The researchers discovered that “the statistical results of the analysis revealed that sensory hedonics, emotion conditioning, curiosity fulfilment, monetary worth, and showing care to others were the main types of the consumption values related to floral products.”
“Sensory hedonics,” a phenomenon in which consumers perceive the value of flowers based on touching, smelling, or tasting them, was analyzed using questions such as:
- “Touching flowers can lift up my spirit.”
- “The smell of flowers makes me feel good.”
- “I enjoy food with flowers in the recipe.”
The second value, termed “emotion conditioning,” was indicated through participants’ responses to questions such as, “flowers give me a feeling of peace,” and “flowers make me feel happy.” This value illustrates the interaction between the consumer’s mind and flowers; it describes the emotional side of flower consumption. For example, flowers can condition the consumer’s mind or spirit, and make the consumer feel happy, good, and joyful.

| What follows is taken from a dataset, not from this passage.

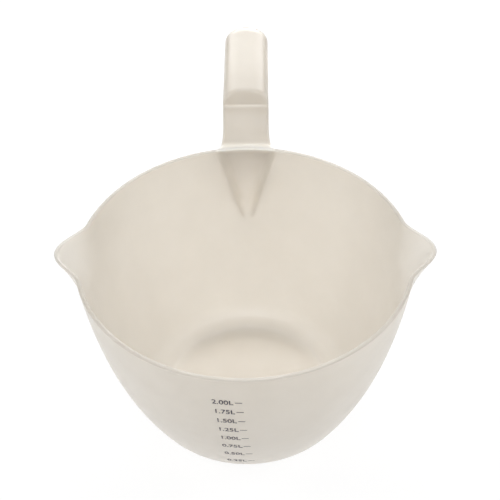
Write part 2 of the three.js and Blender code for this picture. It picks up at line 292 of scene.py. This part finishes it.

Different consumer groups tended to rate as more important diverse floral consumption values. Female consumers rated values such as emotion conditioning and curiosity fulfilment as stronger influences on their purchasing, while male consumers were more likely to make choices based on sensory hedonics. Consumers from rural areas showed a stronger demand for the values of curiosity fulfilment and monetary worth, while urban consumers favoured emotion-conditioning values when choosing flowers.
Armed with information about values like sensory hedonics and emotion conditioning and their related importance to consumers, retailers can create more effective marketing strategies.
“The implication is that flowers should be marketed to provoke the sensory pleasures of vision, olfaction, and/or texture. Such value adding helps to shape positive experiences, leading to the purchase or use of flowers by consumers,” conclude Huang and Yeh.